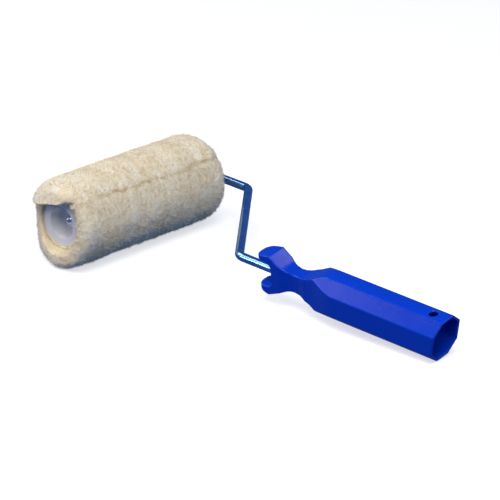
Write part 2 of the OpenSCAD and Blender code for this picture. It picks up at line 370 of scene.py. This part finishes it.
def arc_points(centre_y, centre_r, radius, start, stop, count):
    """Points of an arc in the plane of (along the axis, radius)."""
    angles = np.linspace(start, stop, count)
    return np.stack([centre_y + radius * np.cos(angles), centre_r + radius * np.sin(angles)], axis=1)


def wool_profile():
    """The wool's closed section as (along the axis, radius), and how much each point may move."""
    corners = [
        [(-HALF_CORE - 0.2 * MM, WOOL_BORE), (-OUTER_FACE + 1 * MM, HIDE_R + 0.6 * MM)],
        arc_points(-OUTER_FACE + 2 * MM, HIDE_R + 2.6 * MM, 2 * MM, -math.pi / 2, -math.pi, 6),
        arc_points(-OUTER_FACE + OUTER_ROUND, WOOL_R - OUTER_ROUND, OUTER_ROUND, math.pi, math.pi / 2, 12),
        arc_points(INNER_FACE - INNER_ROUND, WOOL_R - INNER_ROUND, INNER_ROUND, math.pi / 2, 0, 20),
        arc_points(INNER_FACE - 2 * MM, HIDE_R + 2.6 * MM, 2 * MM, 0, -math.pi / 2, 6),
        [(HALF_CORE + 0.2 * MM, WOOL_BORE), (-HALF_CORE - 0.2 * MM, WOOL_BORE)],
    ]
    line = np.concatenate([np.asarray(part) for part in corners])
    length = np.concatenate([[0], np.cumsum(np.linalg.norm(np.diff(line, axis=0), axis=1))])
    visible = length[-2]
    steps = int(visible / WOOL_STEP)
    s = np.concatenate([np.linspace(0, visible, steps), np.linspace(visible, length[-1], 12)[1:-1]])
    profile = np.stack([np.interp(s, length, line[:, k]) for k in range(2)], axis=1)
    free = smooth(s / EDGE_FADE) * smooth((visible - s) / EDGE_FADE)
    return profile, free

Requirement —
Return nothing but the lines from the first line of the listing through the line with "return np.stack([centre_y +", please, keeping every one of them unchanged.

Result —
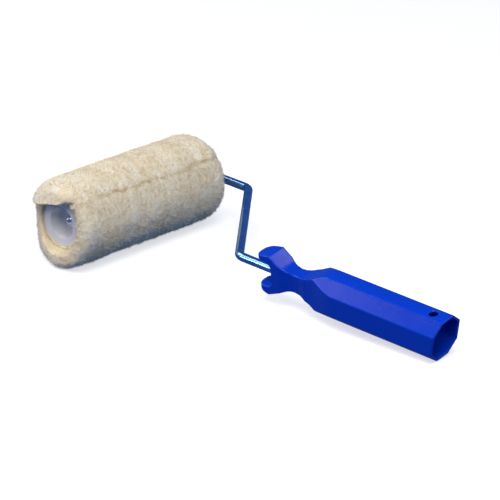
Write part 2 of the OpenSCAD and Blender code for this picture. It picks up at line 370 of scene.py. This part finishes it.
def arc_points(centre_y, centre_r, radius, start, stop, count):
    """Points of an arc in the plane of (along the axis, radius)."""
    angles = np.linspace(start, stop, count)
    return np.stack([centre_y + radius * np.cos(angles), centre_r + radius * np.sin(angles)], axis=1)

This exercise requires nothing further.